Hi Andrew,

> Is freedos a reverse engineering of MS-DOS...

No. It is a program written based on the documentation
about what MS DOS does for you, how it interacts with
DOS software and drivers. At the moment, the FreeDOS
kernel behaves a lot like MS DOS even as far as some
quite exotic things are concerned. When our "bible",
the RBIL (Ralf Brown's Interrupt List) tells that MS
DOS would do something strange in a certain situation,
we often had to make FreeDOS do the same strange thing,
because software and drivers written for DOS were only
tested with MS DOS and actually expect the strange but
"normal for MS DOS" thing to happen. Sometimes we even
have to find out by experimentation. For example we had
to look at the TC3 IDE to find out why it did not run
on FreeDOS :-).

> built on IA32 architecture?

You call it IA32, but actually the FreeDOS kernel only
uses 16bit *pointers* (first 1 MB plus 64 kB of HMA).
We have 8086 compatible versions but you can also use a
version which uses 32bit *calculations*. Then you need
a 386 or newer CPU, but you will save a bit of RAM and
you will gain a little bit of speed. FreeDOS runs in
real mode, but DOS extenders and drivers can use the
protected mode. For example EMM386 itself runs in the
32bit (with 32bit pointers) protected mode and opens
a "vm8086" task where DOS keeps running with real mode
style 16bit pointers while EMM386 is loaded and active.

> Are there any ports to say... mac, sun, and other
> architectures?

That would make little sense: While you can compile the
FreeDOS kernel for other CPU families with some work
(you would have to replace the parts written in Assembly
language), none of your DOS programs would run, because
all DOS programs are only available for IA32 CPU types.

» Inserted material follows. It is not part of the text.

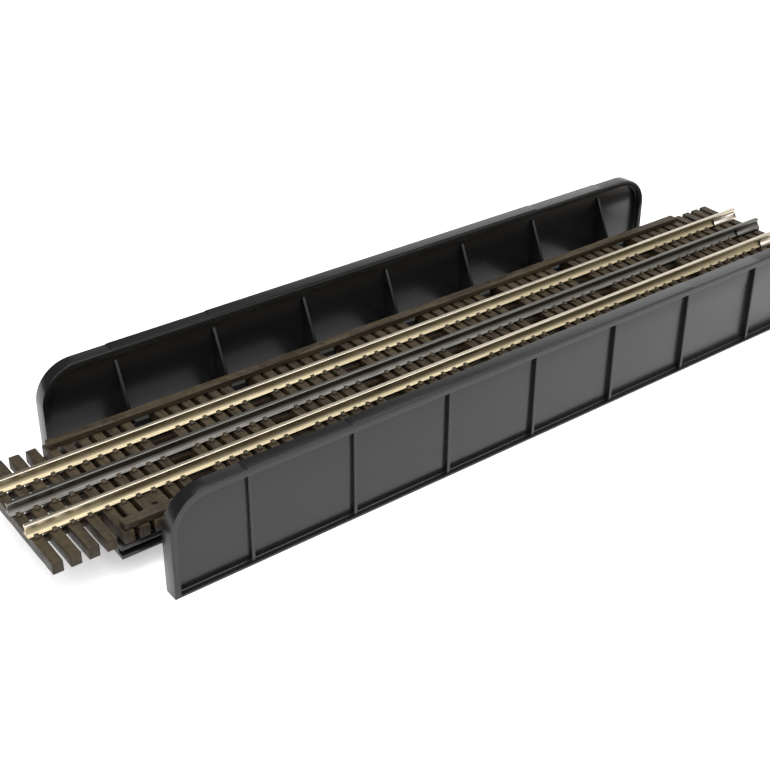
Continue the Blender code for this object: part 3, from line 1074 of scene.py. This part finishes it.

You would also have to replace (probably very few) direct
hardware access parts of the kernel, and you will have to
provide a basic PC compatible BIOS for access to disk,
keyboard and screen (optionally others, like serial and
printer ports and clock). There is a nice FAQ item which
has a list of BIOS functions needed by FreeDOS, written
for somebody who wanted to build a minimal embedded system
computer with DOS on it. Google for "embedded system" on
site:fd-doc.sourceforge.net to find it :-).

> Am curious whether freedos can be natively ported to other
> platforms...  like PSP, etc.

See above. I do not think the PSP has an IA32 CPU, so the
answer is probably no. But people have ported FreeDOS to
Tandy / Sanyo "PC" by writing a custom BIOS extension and
loading it in RAM (the Tandy has no PC compatible BIOS)
and by modifying the memory layout of the kernel a bit.
There is also a port for the old communicator 9000 phone,
I believe.

> What steps are required for one to do if one wants to
> port freedos natively to PSP?

See above. But note that a Linux for PSP already exists,
so you could run a virtual PC like Bochs on PSP and then
install FreeDOS there. If the PSP would have a CPU from
the IA32 family, you could gain a lot of speed by using
the DOSEmu emulator and installing FreeDOS there, as this
emulator only creates virtual hardware (screen, keyboard
etc) but lets DOS run in a vm8086 task on the native CPU.